◆ DO THIS: Repeat the listing below in full, exactly as it stands.

◆ ENTRIES SUPPLIED:
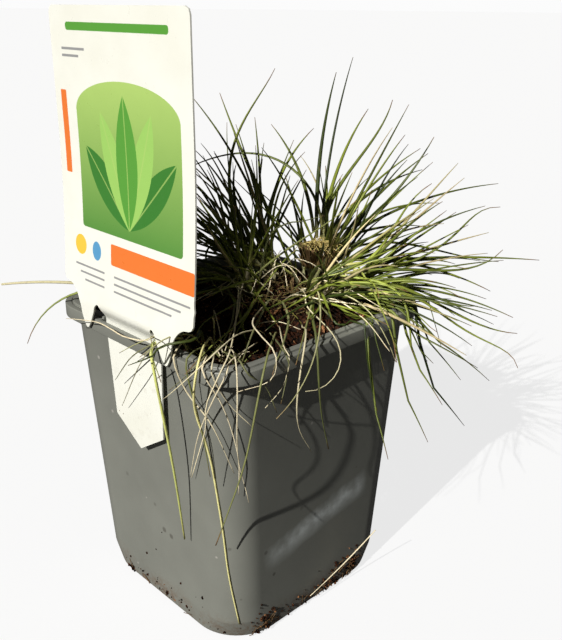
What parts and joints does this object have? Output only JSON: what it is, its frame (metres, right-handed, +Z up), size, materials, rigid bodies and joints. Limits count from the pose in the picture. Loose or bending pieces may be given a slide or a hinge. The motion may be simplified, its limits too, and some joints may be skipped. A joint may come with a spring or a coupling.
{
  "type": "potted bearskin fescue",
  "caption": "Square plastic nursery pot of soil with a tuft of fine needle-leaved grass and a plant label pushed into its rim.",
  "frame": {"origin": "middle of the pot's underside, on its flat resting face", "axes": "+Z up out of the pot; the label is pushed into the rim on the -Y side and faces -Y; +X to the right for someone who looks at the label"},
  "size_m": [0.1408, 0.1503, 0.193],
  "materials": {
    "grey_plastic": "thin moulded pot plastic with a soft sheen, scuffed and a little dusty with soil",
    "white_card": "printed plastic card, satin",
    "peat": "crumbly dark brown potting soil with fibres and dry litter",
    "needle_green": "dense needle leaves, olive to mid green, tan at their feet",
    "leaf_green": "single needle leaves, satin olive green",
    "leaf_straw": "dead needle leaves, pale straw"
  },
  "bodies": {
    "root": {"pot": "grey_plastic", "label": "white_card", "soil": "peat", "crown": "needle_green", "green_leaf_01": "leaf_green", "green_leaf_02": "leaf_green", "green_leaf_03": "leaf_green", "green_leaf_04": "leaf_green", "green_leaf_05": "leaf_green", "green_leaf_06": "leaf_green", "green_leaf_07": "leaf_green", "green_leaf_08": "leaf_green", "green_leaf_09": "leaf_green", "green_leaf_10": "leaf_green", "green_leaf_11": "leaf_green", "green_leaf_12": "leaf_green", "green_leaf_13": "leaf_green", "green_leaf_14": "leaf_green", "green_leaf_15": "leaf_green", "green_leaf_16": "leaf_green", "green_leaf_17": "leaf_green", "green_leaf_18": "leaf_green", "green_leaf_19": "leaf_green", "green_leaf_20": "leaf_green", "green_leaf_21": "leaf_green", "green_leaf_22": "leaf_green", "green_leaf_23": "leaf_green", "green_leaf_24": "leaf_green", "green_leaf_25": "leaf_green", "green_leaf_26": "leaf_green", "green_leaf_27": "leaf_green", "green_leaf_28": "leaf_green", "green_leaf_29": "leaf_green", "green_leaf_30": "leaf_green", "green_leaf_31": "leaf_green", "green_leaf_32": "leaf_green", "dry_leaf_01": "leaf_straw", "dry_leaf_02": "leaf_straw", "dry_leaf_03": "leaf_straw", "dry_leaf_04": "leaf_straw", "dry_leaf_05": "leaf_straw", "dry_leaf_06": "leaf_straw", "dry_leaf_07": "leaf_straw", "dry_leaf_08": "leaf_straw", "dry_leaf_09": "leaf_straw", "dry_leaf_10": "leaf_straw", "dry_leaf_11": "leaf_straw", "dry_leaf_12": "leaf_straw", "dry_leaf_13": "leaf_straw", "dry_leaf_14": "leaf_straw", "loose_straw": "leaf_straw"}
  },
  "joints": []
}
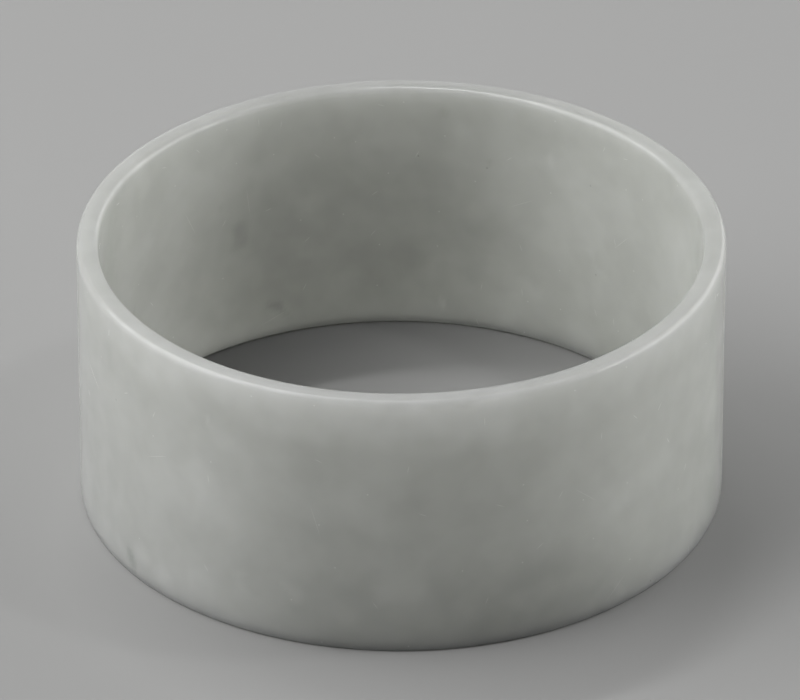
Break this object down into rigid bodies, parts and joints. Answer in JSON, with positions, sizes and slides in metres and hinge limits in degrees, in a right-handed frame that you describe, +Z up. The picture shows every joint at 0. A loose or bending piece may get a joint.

◆ THE COMPLETED TASK:
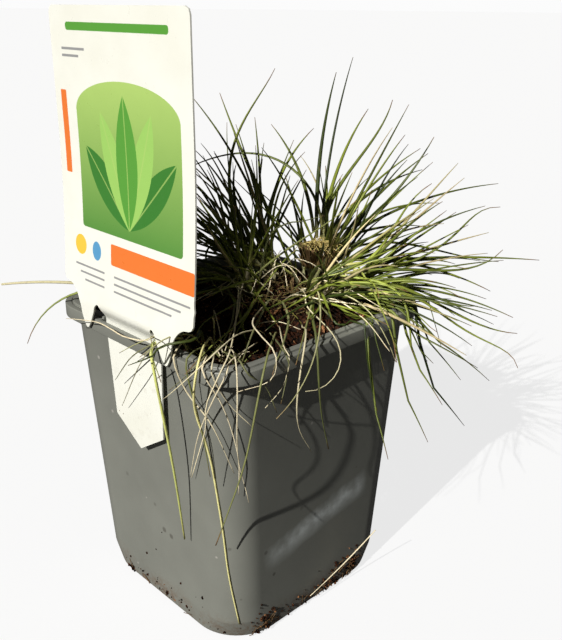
What parts and joints does this object have? Output only JSON: what it is, its frame (metres, right-handed, +Z up), size, materials, rigid bodies and joints. Limits count from the pose in the picture. Loose or bending pieces may be given a slide or a hinge. The motion may be simplified, its limits too, and some joints may be skipped. A joint may come with a spring or a coupling.
{
  "type": "potted bearskin fescue",
  "caption": "Square plastic nursery pot of soil with a tuft of fine needle-leaved grass and a plant label pushed into its rim.",
  "frame": {"origin": "middle of the pot's underside, on its flat resting face", "axes": "+Z up out of the pot; the label is pushed into the rim on the -Y side and faces -Y; +X to the right for someone who looks at the label"},
  "size_m": [0.1408, 0.1503, 0.193],
  "materials": {
    "grey_plastic": "thin moulded pot plastic with a soft sheen, scuffed and a little dusty with soil",
    "white_card": "printed plastic card, satin",
    "peat": "crumbly dark brown potting soil with fibres and dry litter",
    "needle_green": "dense needle leaves, olive to mid green, tan at their feet",
    "leaf_green": "single needle leaves, satin olive green",
    "leaf_straw": "dead needle leaves, pale straw"
  },
  "bodies": {
    "root": {"pot": "grey_plastic", "label": "white_card", "soil": "peat", "crown": "needle_green", "green_leaf_01": "leaf_green", "green_leaf_02": "leaf_green", "green_leaf_03": "leaf_green", "green_leaf_04": "leaf_green", "green_leaf_05": "leaf_green", "green_leaf_06": "leaf_green", "green_leaf_07": "leaf_green", "green_leaf_08": "leaf_green", "green_leaf_09": "leaf_green", "green_leaf_10": "leaf_green", "green_leaf_11": "leaf_green", "green_leaf_12": "leaf_green", "green_leaf_13": "leaf_green", "green_leaf_14": "leaf_green", "green_leaf_15": "leaf_green", "green_leaf_16": "leaf_green", "green_leaf_17": "leaf_green", "green_leaf_18": "leaf_green", "green_leaf_19": "leaf_green", "green_leaf_20": "leaf_green", "green_leaf_21": "leaf_green", "green_leaf_22": "leaf_green", "green_leaf_23": "leaf_green", "green_leaf_24": "leaf_green", "green_leaf_25": "leaf_green", "green_leaf_26": "leaf_green", "green_leaf_27": "leaf_green", "green_leaf_28": "leaf_green", "green_leaf_29": "leaf_green", "green_leaf_30": "leaf_green", "green_leaf_31": "leaf_green", "green_leaf_32": "leaf_green", "dry_leaf_01": "leaf_straw", "dry_leaf_02": "leaf_straw", "dry_leaf_03": "leaf_straw", "dry_leaf_04": "leaf_straw", "dry_leaf_05": "leaf_straw", "dry_leaf_06": "leaf_straw", "dry_leaf_07": "leaf_straw", "dry_leaf_08": "leaf_straw", "dry_leaf_09": "leaf_straw", "dry_leaf_10": "leaf_straw", "dry_leaf_11": "leaf_straw", "dry_leaf_12": "leaf_straw", "dry_leaf_13": "leaf_straw", "dry_leaf_14": "leaf_straw", "loose_straw": "leaf_straw"}
  },
  "joints": []
}
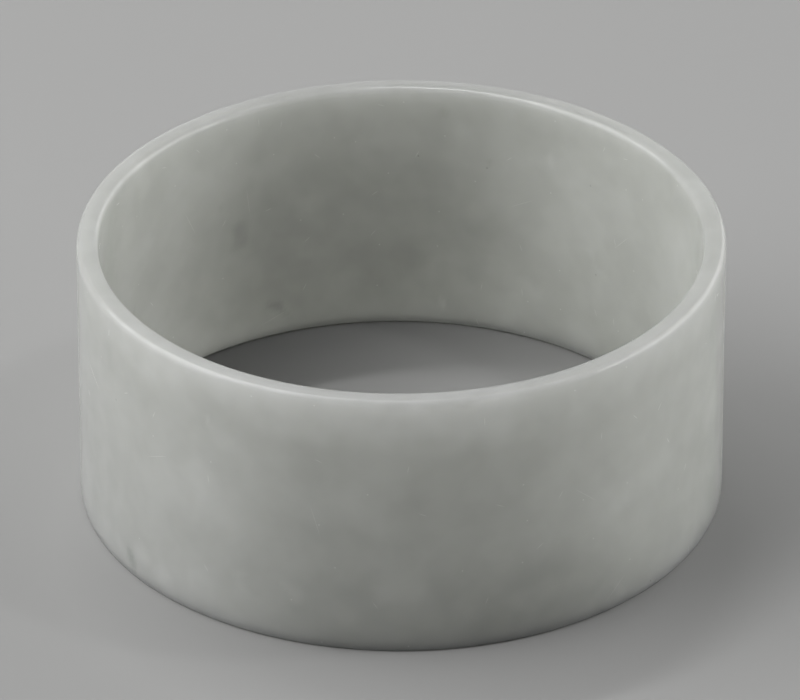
Break this object down into rigid bodies, parts and joints. Answer in JSON, with positions, sizes and slides in metres and hinge limits in degrees, in a right-handed frame that you describe, +Z up. The picture shows every joint at 0. A loose or bending piece may get a joint.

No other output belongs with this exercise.